Приговор по тогдашнему времени более, чем мягкий. Ведь даже не ссылка в определенное место, а только высылка из определенного места. По точному смыслу постановления я мог жить, где угодно, только не в Москве. Из-за этого меня и вызвали последним — чтоб я имел возможность выбрать себе место поселения. Я выбрал какую-то из ближних областей. Человек в очках — видимо, из-за необычности приговора — согласился. Но на следующий день он вызвал меня опять и сказал, что ближние области исключаются, что я могу выбирать только вот из этого списка областей. И показал мне список, куда не входила ни одна область Европейской части. Я выбрал Новосибирскую область, имея в виду поселиться в Новосибирске. Но не вышло. Забегая вперед, скажу что Новосибирское управление это мое право выбора проигнорировало — видимо, был такой приговор, но не было института высылки — и включило в общий поток ссыльных — отправило туда, куда в данный момент отправляло очередной этап — и я попал в деревню Чумаково Михайловского района. Сегодня я об этом нисколько не жалею.
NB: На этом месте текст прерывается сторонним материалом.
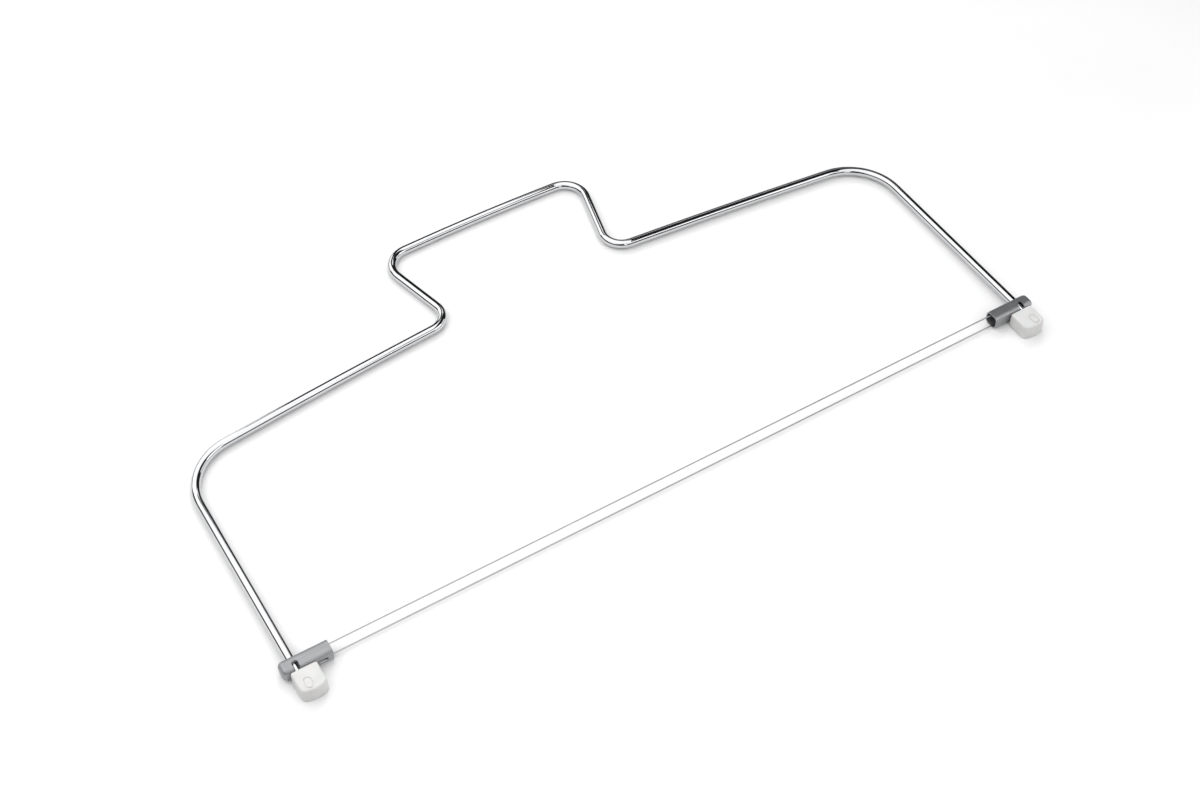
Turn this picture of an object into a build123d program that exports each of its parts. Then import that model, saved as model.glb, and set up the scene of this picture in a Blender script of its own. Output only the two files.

Но все это было месяца через полтора. А пока мы сидели в камере и ждали этапа — готовились к более чем «нежеланному путешествию в Сибирь». Разговоров особых не помню — каждый рассказывал свою историю, о которых здесь уже шла речь. Только однажды Рузер в ответ на мои сложные разглагольствования о ситуации, оправдывающей Сталина (разговор был как бы наедине — других он не интересовал), процитировал мне что-то из Маркса, напрочь опрокидывающее все мои построения. Фразу эту я долго помнил, но и забыл давно — такие ли фразы мне пришлось потом слышать, читать, произносить и писать. Но впечатление помню. Оно было разительным. Вероятно, с высоты сегодняшнего понимания к самому этому факту можно отнестись с отнюдь не безосновательным ехидством — дескать, теперь говорите такое, а кто этого Сталина допустил? — но все равно тогда эта фраза многого стоила. Во всяком случае была ближе к истине, чем то, что нес я.
Но долго нас держать на лубянских хлебах никто не собирался — страна (в лице ГУЛАГа) нуждалась в «рабсиле», и дня через два, а именно 2 сентября 1948 года (я запомнил дату), каждому выдали из кладовой его вещи (мне мою многострадальную корзину), из канцелярии деньги, остававшиеся на его счету (у меня оставалось копеек шестьдесят), и вывели нас во двор. Здесь нас уже поджидали «воронки» (кажется, два). Приводили и из других камер. Постепенно собралась маленькая толпа зэков. Было несколько «вояк», власовцев и просто пленных. Садясь в «воронки», они затеяли перепалку с надзирателями, стали их на прощание оскорблять, понося их вместе с Лубянкой. Надзиратели не оставались в долгу. А за Лубянку один из них вступился так:
— Дурак! Еще в лагере вспомнишь Лубянку добрым словом.
Отчасти он не ошибался — в лагерном беспределе строгая регламентированность тюремного обихода (а ведь именно о ней говорил и в основном к ней имел отношение надзиратель) могла иногда показаться и оазисом порядка. Если, конечно, вас там не пытали «следователи по особо важным делам». Но вокруг меня — ни в следственных камерах, ни в предэтапных — лиц, отнесенных к важным, не было. К счастью (для них), все такая же мелюзга, как и я сам.